"The steel tariffs have accelerated our outsourcing of products to offshore companies," spokesman Kurt Ruecke said. "We did it out of necessity. We would have lost the business otherwise."
But the view appears quite different on the other side of the tariff divide. In Pennsylvania, steel makers wield more political clout than metal-benders, and Bush could experience a counter-backlash if he chose to end the levies ahead of schedule.
The prospect of ending the tariffs infuriates Carlo DiMidio, one of several thousand union members who attended a tri-state rally near Pittsburgh last weekend to warn the White House of what might happen if the tariffs were scrapped.
"Mr. Bush wanted the steel makers to merge. We're merging. We're doing what he wants. What else does he want?" fumed DiMidio. "Give us a chance. Don't stop the tariffs now; we're on a roll."
John P. Surma, president of Pittsburgh-based U.S. Steel Corp., said his company had spent $1 billion acquiring National Steel Corp. and undertaking expensive improvements since Bush's tariffs took effect. Although plant employment has declined during that period, it would have fallen even further if not for tariffs, he said. U.S. Steel has about 30,000 U.S. employees, nearly 7,000 of them in western Pennsylvania.
If Bush ends the tariffs early, Surma said, the industry's consolidation could come unglued, along with its effort to preserve jobs and retiree benefits.

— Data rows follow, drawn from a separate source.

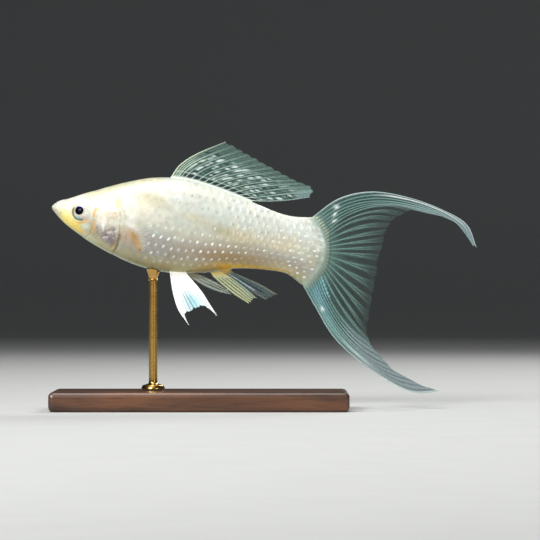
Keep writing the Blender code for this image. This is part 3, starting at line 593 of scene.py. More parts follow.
def belly_root(start, _):
    """Anal rays start at the belly."""
    return profile(BELLY, start[..., 0]) - GAP


def pelvic_root(start, _):
    """Pelvic rays start beside the belly's midline."""
    return underside(start[..., 0], PELVIC_ROOT_Y - 0.5) - GAP


def own_root(start, _):
    """Pectoral rays start where their guides say."""
    return start[..., 1]


def tail_root(start, ray):
    """Tail rays start on the bowed edge of the body."""
    up = np.clip(1 - 2 * ray / CAUDAL_LAST, -1.0, 1.0)
    edge = body(np.full(up.shape, BODY_END), np.arccos(up))
    height = (profile(BACK, BODY_END) - profile(BELLY, BODY_END)) / 2
    slope = 2 * TAIL_BULGE * up / height
    return np.stack((edge[..., 0] + GAP * np.sqrt(1 + slope**2), edge[..., 2]), axis=-1)


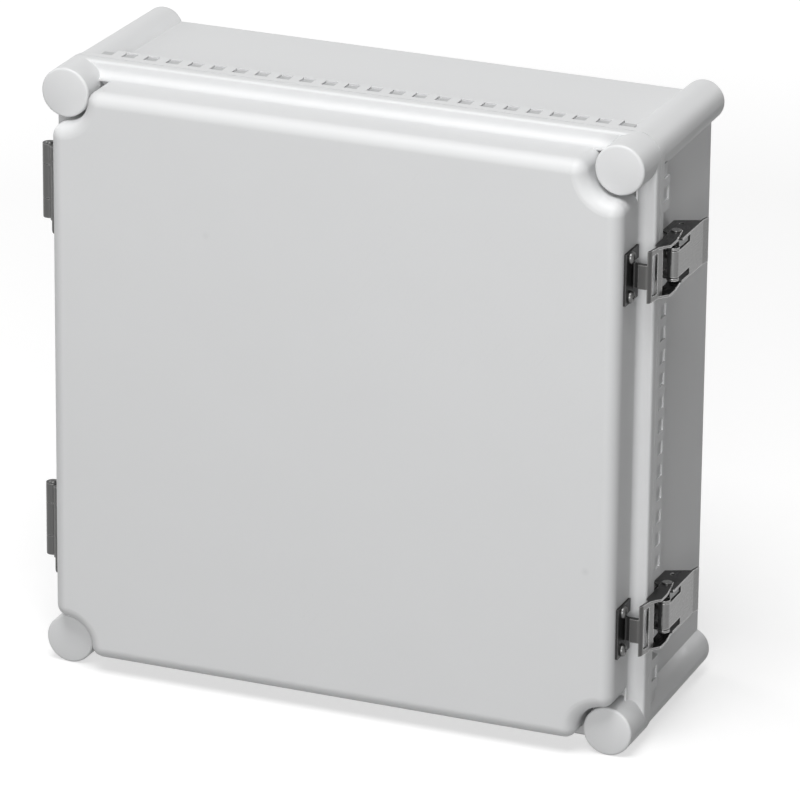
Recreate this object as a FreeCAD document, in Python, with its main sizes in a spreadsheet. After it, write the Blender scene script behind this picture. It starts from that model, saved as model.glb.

"Roll the videotape back to what it meant to 50,000 people back in 1998, 1999, 2000," Surma said, recalling the era of depressed prices. "They're all out of work now."
But so is Mike Chubb, the Michigan engineer.
Chubb, 49, lost his job in March along with 12 other employees at Dowding Industries Inc., a Lansing-area metal-stamping firm that makes brackets, braces and supports for diesel truck engines. The company's president, Chris Dowding, said tariff-induced steel price increases were the "dominant factor" in the decision.
Chubb has been looking for work since. A 30-year industry veteran, he has been turned down by prospective employers who told him he was overqualified and feared he would quit when something better came along.
One of Chubb's last assignments at Dowding was to try to re-engineer a spot-welding station where a worker toiled away putting nuts on a spindle, punching a button to activate the welder, and tossing the finished hose brackets into a bin.
The company calculated that to produce the parts as cheaply as they could be purchased from a Korean supplier, the worker would have to bat out about 800 brackets an hour. The best production rate Chubb could achieve was about 200. The job is now being done by someone on the other side of the Pacific.
"It's not that the Korean is working any faster than the American," Chubb said. "It's that the Korean is working for pennies per hour."
And using steel not subject to tariffs.